MY-RADS also included a scoring system for response, the RAC criteria. In 2021, Belotti et al. published the first retrospective validation of the RAC criteria in 64 newly diagnosed myeloma patients [32]. Superior post-autograft PFS and OS were observed in patients with complete imaging response (RAC1), and combining MRD and imaging improved the prediction of outcome. A three-year post-autograft OS of 92% was reported for patients with RAC1 versus 69% for those with RAC ≥ 2 (p = 0.047). Importantly, radiologists did not report difficulties in applying MY-RADS guidelines [32].

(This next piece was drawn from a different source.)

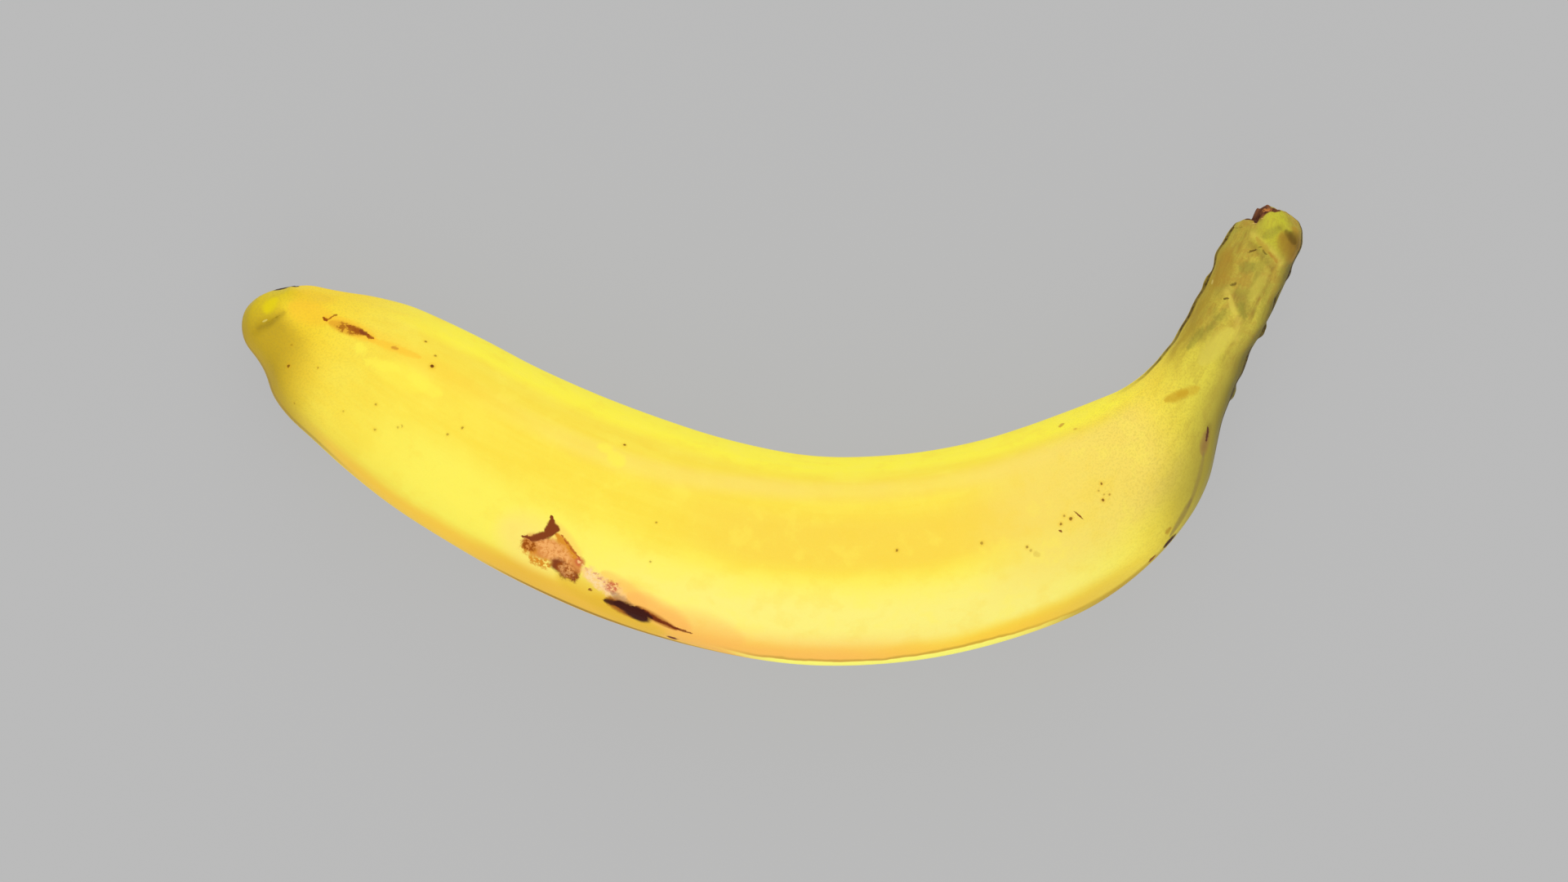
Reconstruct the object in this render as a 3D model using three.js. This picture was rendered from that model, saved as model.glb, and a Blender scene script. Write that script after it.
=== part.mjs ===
// A ripe banana lying on its side: one closed solid, in millimetres, with +Z up.
//
// The fruit is a loft. Each slice of it stands upright across the fruit, from a point on the
// inside of the bend to a point on the outside. Between the slices run smooth curves, and
// round each slice runs the same rounded pentagon, whose corners are the fruit's five ridges.
// The solid ends in the dark flower scar at one end and in the torn stem at the other.

import * as THREE from 'three';

// ---------------------------------------------------------------- driving dimensions (mm)

// The slices, from the flower end to the stem. Each row is: inside x, inside y, outside x,
// outside y, and half the fruit's thickness there, up and down.
const SLICES = [
  [-87.0, 27.1, -91.2, 26.3, 2.2],
  [-85.9, 27.2, -94.0, 25.3, 4.1],
  [-84.7, 27.2, -96.2, 23.2, 5.5],
  [-83.2, 27.0, -97.1, 20.2, 6.5],
  [-81.4, 26.6, -96.6, 17.0, 7.4],
  [-79.3, 26.2, -95.2, 14.5, 8.6],
  [-76.9, 25.8, -92.7, 10.9, 9.9],
  [-74.2, 25.4, -91.2, 6.9, 11.3],
  [-70.8, 24.7, -88.5, 3.2, 12.6],
  [-66.0, 23.4, -84.0, -1.0, 14.0],
  [-60.0, 20.9, -78.0, -6.4, 15.2],
  [-52.0, 17.0, -70.0, -12.7, 16.2],
  [-43.0, 12.2, -60.0, -19.2, 16.9],
  [-32.0, 7.3, -47.0, -26.6, 17.4],
  [-20.0, 2.8, -31.5, -33.5, 17.8],
  [-7.0, -1.2, -13.5, -39.0, 18.0],
  [8.0, -4.1, 6.5, -42.3, 18.0],
  [23.0, -3.8, 26.5, -41.4, 17.8],
  [36.0, -1.7, 44.5, -37.3, 17.4],
  [46.5, 1.3, 59.5, -31.1, 16.5],
  [54.5, 4.2, 70.5, -22.7, 14.9],
  [60.0, 6.4, 77.0, -14.9, 12.9],
  [64.0, 8.1, 80.3, -8.3, 11.0],
  [66.9, 9.9, 81.6, -3.0, 9.4],
  [69.4, 12.0, 82.5, 1.3, 8.2],
  [71.7, 14.5, 84.0, 5.9, 7.4],
  [73.7, 17.2, 85.8, 10.4, 6.9],
  [76.2, 21.5, 88.1, 15.6, 6.6],
  [78.8, 26.1, 90.9, 20.3, 6.7],
  [80.3, 29.4, 92.9, 24.8, 6.5],
  [81.5, 33.0, 95.1, 29.8, 6.7],
  [83.2, 36.0, 97.1, 34.2, 6.7],
  [84.4, 38.0, 97.4, 37.0, 6.4],
];

const RING_SIDES = 48; // corners round each ring
const BODY_STEP = 4; // the widest gap between rings along the fruit's body
const END_STEP = 1.9; // and near its two ends
const FLOWER_REACH = 26; // how far from the flower end the rings stay close
const STEM_REACH = 52; // and how far from the stem end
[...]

Strengths of our analyses include the prospective design, real-world treatment and diagnostic setting, including diagnostic-grade bone marrow MRD and genetic characterisation. Limitations include the single-centre design and, consequently, the use of one MRI vendor. However, we have recently developed quality control algorithms for data control across vendors in multicentre studies, ensuring future transferability of results [21]. Furthermore, the study was performed prior to introduction of anti-CD38 therapy; however, most patients received triplet PI/IMiD induction therapy, and the prognostic association of assessments such as bone marrow MRD and imaging response by FDG PET/CT has generally been demonstrated to be therapy-agnostic, including consistency across anti-CD38 and non-anti-CD38 containing regimens [4, 16, 17, 33]. Although MRD assessment was performed at 10−4 sensitivity, which would preferentially be superseded by 10−5 assessment in contemporary individual patient care, its prognostic association, even at lower levels, is still consistent at lower sensitivity levels [33]. Seventy of 105 included patients were evaluable in our study, based on pre-defined criteria. Reasons for non-evaluability were due to a variety of factors, mostly induction treatment-related, such as early relapse, loss to follow-up, change in performance status, failure of harvesting and other factors typical for a real-world treatment cohort. In only 5 patients was the reason that no post-ASCT response WB-MRI was performed, suggesting a generally high deliverability of imaging response assessment by WB-MRI. We also have, since 2022 (after trial closure), implemented WB-MRI imaging response assessment post-ASCT as part of the standard of care first-line management for all patients treated at our centre, with virtually all patients undergoing ASCT also being able to undergo imaging response assessment in our experience.

In summary, our results propose WB-MRI as a new standard for myeloma tumour imaging and support its wider implementation in standard care and clinical research for the benefit of patients.